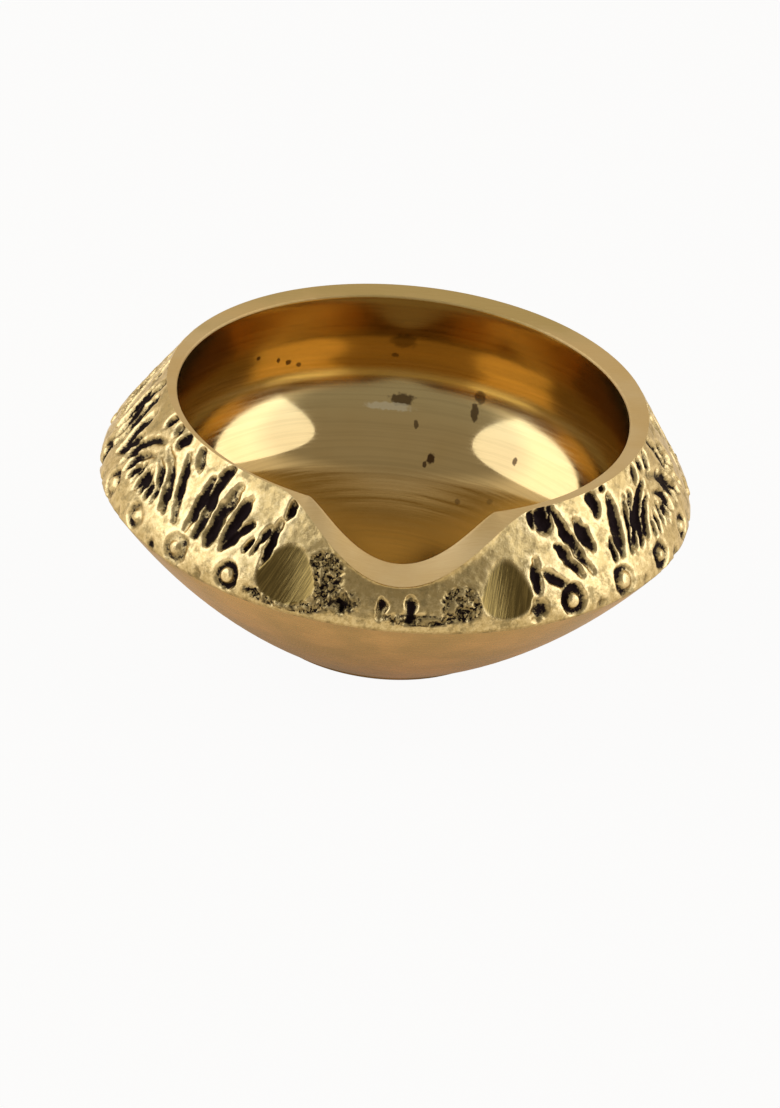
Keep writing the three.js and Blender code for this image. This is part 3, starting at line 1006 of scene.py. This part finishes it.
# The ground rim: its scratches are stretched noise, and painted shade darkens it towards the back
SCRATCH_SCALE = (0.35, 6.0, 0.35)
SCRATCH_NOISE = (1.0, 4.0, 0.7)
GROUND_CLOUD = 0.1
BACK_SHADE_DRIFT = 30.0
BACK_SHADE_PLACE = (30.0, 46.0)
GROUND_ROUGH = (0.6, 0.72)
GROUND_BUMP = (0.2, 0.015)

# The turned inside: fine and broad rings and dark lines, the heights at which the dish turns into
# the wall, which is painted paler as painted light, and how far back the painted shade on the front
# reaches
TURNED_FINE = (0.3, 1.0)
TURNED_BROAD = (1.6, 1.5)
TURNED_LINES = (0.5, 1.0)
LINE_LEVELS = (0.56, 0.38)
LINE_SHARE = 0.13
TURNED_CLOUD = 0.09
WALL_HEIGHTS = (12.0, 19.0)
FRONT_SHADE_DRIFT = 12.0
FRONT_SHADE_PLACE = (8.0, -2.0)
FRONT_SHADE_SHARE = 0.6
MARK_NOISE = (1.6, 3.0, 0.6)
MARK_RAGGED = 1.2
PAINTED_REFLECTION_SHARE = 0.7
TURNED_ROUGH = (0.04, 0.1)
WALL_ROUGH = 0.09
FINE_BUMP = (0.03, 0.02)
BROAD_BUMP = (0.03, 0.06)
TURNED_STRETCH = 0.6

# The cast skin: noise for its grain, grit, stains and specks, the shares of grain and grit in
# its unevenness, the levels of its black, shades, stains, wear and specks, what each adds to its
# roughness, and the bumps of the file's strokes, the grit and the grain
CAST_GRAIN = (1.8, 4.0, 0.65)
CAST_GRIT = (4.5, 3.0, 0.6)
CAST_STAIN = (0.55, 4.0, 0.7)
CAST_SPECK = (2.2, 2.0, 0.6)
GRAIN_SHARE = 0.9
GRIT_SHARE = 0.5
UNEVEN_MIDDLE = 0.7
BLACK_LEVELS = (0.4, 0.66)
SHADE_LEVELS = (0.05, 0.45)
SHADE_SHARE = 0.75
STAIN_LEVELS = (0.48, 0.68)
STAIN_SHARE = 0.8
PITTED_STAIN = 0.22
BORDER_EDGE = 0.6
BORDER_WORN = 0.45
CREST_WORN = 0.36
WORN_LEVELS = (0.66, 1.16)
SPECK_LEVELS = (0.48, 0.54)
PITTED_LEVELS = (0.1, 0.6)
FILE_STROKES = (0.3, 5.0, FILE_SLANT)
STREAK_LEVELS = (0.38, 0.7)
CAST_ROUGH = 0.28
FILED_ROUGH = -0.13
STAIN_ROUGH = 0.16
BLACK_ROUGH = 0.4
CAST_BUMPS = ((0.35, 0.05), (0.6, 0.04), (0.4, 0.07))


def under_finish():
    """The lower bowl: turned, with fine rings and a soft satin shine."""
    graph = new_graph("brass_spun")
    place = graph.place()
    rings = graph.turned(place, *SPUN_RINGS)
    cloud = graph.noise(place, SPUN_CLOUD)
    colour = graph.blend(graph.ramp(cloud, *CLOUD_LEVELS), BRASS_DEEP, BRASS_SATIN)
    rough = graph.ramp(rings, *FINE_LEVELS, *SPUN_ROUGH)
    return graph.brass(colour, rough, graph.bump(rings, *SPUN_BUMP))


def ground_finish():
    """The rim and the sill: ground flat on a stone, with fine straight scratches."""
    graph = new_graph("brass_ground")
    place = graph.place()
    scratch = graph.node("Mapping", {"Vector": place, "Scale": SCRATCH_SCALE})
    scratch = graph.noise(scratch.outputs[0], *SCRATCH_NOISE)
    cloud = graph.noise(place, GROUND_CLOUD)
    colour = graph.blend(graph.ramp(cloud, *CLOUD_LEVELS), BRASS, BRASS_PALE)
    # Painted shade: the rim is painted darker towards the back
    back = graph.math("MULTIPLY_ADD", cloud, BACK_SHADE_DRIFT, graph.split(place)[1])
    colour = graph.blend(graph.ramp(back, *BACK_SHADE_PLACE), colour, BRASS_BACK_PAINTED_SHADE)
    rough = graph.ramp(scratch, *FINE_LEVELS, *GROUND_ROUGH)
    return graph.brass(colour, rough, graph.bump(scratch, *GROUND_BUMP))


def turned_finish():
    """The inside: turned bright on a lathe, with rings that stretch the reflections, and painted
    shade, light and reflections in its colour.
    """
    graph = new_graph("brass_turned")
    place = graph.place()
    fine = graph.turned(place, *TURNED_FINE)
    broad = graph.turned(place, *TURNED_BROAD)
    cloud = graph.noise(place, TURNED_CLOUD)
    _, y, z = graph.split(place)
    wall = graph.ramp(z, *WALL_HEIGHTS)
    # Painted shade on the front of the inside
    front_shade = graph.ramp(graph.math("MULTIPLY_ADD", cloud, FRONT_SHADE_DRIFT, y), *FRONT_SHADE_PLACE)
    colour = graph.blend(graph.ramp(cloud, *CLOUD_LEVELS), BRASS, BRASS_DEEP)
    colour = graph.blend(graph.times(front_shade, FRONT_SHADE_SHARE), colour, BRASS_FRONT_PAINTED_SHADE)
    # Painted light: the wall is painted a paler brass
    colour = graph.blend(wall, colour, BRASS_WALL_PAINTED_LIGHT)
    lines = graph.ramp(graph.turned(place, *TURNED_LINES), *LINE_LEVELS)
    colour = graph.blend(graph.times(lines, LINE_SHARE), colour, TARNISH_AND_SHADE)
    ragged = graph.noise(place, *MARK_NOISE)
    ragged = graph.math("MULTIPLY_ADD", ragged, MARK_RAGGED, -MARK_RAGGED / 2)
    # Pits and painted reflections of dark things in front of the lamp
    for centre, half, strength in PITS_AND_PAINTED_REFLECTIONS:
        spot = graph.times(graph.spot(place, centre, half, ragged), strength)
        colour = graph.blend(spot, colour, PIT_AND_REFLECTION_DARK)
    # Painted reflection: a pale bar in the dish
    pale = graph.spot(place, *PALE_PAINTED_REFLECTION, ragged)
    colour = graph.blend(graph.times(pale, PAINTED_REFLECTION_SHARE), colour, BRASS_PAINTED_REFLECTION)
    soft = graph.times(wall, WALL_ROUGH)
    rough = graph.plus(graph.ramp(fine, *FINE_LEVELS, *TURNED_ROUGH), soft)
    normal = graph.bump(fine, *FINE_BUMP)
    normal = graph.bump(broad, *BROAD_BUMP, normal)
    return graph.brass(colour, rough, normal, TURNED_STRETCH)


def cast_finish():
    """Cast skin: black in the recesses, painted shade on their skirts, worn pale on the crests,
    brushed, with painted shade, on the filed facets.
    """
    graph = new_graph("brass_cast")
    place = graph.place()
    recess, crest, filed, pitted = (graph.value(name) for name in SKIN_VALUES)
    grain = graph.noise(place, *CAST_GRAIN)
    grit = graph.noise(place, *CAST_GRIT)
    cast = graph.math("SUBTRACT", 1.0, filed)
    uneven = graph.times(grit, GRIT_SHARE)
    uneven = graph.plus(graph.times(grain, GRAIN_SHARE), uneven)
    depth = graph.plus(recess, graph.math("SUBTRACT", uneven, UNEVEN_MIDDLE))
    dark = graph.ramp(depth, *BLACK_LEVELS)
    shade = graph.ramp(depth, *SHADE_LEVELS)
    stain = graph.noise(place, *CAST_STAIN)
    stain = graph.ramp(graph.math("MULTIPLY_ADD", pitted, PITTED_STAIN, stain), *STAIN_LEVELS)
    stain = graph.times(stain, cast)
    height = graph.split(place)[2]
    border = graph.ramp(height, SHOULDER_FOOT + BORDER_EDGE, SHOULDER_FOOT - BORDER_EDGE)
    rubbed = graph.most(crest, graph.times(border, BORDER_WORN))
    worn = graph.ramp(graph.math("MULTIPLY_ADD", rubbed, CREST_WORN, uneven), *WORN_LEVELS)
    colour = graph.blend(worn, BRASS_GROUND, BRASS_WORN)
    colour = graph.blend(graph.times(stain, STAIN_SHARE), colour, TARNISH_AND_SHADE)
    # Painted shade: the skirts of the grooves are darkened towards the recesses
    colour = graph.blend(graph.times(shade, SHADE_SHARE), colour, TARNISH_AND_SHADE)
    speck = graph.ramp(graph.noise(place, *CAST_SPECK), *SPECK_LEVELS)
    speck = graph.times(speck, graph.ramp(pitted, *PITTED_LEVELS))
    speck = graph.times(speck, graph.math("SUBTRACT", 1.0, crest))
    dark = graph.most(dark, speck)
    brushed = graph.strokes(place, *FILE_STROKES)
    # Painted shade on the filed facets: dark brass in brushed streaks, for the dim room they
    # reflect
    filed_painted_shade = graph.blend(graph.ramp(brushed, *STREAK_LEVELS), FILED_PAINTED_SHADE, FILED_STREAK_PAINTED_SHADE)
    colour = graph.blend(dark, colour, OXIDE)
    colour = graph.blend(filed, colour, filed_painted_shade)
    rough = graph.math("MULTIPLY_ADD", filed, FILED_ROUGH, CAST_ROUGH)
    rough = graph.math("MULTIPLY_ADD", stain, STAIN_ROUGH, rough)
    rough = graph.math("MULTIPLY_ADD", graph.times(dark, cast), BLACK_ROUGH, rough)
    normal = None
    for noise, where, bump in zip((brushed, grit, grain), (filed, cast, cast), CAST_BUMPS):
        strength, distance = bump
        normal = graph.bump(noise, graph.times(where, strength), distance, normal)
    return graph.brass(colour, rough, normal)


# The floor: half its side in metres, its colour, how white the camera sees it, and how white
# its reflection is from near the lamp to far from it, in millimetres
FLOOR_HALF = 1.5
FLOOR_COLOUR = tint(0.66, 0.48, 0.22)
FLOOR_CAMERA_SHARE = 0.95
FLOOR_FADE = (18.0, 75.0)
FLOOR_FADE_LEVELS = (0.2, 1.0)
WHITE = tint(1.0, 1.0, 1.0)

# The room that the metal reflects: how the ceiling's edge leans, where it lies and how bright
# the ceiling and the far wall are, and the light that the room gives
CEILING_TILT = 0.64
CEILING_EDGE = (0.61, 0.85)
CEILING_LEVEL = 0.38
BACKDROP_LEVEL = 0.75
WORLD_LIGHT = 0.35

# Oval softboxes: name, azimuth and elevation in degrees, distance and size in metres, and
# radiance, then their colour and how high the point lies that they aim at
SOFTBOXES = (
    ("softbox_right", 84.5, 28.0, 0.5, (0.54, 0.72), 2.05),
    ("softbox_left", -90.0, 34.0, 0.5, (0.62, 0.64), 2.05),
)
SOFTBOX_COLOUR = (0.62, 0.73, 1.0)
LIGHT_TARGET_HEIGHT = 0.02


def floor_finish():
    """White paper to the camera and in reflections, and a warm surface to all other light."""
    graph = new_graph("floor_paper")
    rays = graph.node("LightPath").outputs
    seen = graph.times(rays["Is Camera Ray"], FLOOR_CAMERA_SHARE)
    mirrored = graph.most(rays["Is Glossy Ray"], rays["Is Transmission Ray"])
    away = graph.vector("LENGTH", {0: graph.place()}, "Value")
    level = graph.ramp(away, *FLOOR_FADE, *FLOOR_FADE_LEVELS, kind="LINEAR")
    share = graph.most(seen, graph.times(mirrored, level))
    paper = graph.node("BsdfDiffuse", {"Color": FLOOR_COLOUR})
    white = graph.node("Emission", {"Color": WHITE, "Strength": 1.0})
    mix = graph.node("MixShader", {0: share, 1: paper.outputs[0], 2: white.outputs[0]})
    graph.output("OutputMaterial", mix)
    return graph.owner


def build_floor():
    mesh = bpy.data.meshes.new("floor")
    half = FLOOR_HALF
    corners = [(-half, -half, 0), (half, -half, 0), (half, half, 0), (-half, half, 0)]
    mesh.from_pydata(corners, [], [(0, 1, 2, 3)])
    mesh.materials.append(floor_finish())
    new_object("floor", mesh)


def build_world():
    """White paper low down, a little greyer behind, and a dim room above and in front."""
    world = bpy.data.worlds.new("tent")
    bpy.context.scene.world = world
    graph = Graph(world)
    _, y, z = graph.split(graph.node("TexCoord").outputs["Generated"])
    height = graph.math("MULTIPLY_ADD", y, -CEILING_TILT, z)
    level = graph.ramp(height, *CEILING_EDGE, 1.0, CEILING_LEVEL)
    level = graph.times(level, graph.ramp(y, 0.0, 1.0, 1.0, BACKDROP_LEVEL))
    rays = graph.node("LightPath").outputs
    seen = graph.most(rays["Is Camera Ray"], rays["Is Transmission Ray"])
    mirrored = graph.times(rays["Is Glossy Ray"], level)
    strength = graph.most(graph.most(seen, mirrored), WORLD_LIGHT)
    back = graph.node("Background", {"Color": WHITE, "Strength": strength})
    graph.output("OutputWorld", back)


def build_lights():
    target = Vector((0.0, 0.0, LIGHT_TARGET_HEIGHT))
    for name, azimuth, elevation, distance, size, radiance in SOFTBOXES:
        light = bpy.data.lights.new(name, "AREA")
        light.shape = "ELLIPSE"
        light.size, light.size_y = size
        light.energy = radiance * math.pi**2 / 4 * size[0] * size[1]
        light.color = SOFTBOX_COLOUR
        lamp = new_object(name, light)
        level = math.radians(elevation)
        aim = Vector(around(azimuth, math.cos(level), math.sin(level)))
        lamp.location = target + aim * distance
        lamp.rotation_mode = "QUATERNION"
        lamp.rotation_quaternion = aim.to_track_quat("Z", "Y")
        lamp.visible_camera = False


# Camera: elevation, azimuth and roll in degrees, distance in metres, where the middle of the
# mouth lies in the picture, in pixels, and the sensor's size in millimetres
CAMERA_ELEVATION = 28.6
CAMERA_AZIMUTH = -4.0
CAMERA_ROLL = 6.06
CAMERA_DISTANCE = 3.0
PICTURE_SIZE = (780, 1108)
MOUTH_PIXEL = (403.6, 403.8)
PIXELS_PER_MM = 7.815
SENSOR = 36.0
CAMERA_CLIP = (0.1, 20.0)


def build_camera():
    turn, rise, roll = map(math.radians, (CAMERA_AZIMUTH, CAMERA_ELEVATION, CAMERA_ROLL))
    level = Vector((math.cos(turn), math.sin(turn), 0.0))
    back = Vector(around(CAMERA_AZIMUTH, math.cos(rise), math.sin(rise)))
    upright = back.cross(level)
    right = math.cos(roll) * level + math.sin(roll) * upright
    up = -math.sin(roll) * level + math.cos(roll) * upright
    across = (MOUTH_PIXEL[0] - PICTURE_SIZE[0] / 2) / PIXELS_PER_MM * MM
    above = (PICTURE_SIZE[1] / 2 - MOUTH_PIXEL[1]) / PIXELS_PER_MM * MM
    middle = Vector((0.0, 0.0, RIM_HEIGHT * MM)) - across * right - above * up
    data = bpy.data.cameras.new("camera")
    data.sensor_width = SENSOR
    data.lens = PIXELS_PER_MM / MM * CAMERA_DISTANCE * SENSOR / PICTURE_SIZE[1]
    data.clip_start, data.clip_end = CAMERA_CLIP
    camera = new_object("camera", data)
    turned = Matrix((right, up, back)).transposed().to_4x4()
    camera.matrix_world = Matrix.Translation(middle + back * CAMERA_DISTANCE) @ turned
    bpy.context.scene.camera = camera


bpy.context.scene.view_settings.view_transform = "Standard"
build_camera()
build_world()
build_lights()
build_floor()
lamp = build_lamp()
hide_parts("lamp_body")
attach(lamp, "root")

┄┄┄┄┄┄

--- Request ---
Write out exactly the lines from the start of the material through the line with "GROUND_BUMP = (0.2, 0.015)". No other output is expected.

--- Solution to this exercise ---
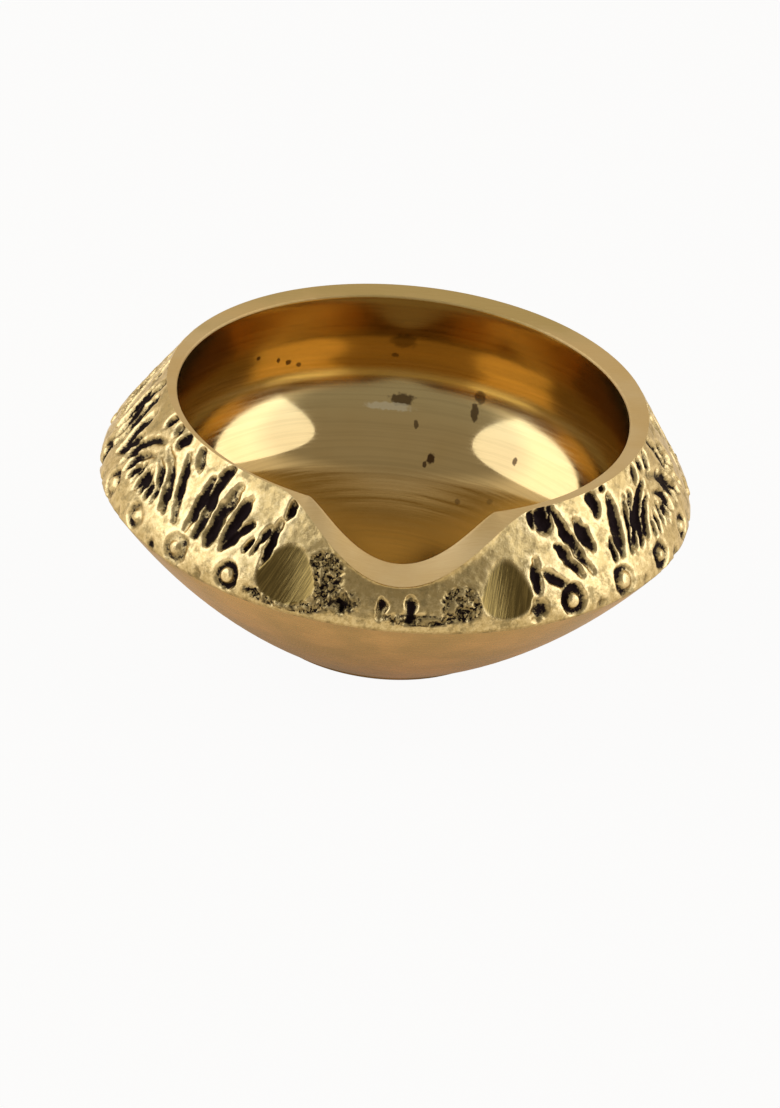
Keep writing the three.js and Blender code for this image. This is part 3, starting at line 1006 of scene.py. This part finishes it.
# The ground rim: its scratches are stretched noise, and painted shade darkens it towards the back
SCRATCH_SCALE = (0.35, 6.0, 0.35)
SCRATCH_NOISE = (1.0, 4.0, 0.7)
GROUND_CLOUD = 0.1
BACK_SHADE_DRIFT = 30.0
BACK_SHADE_PLACE = (30.0, 46.0)
GROUND_ROUGH = (0.6, 0.72)
GROUND_BUMP = (0.2, 0.015)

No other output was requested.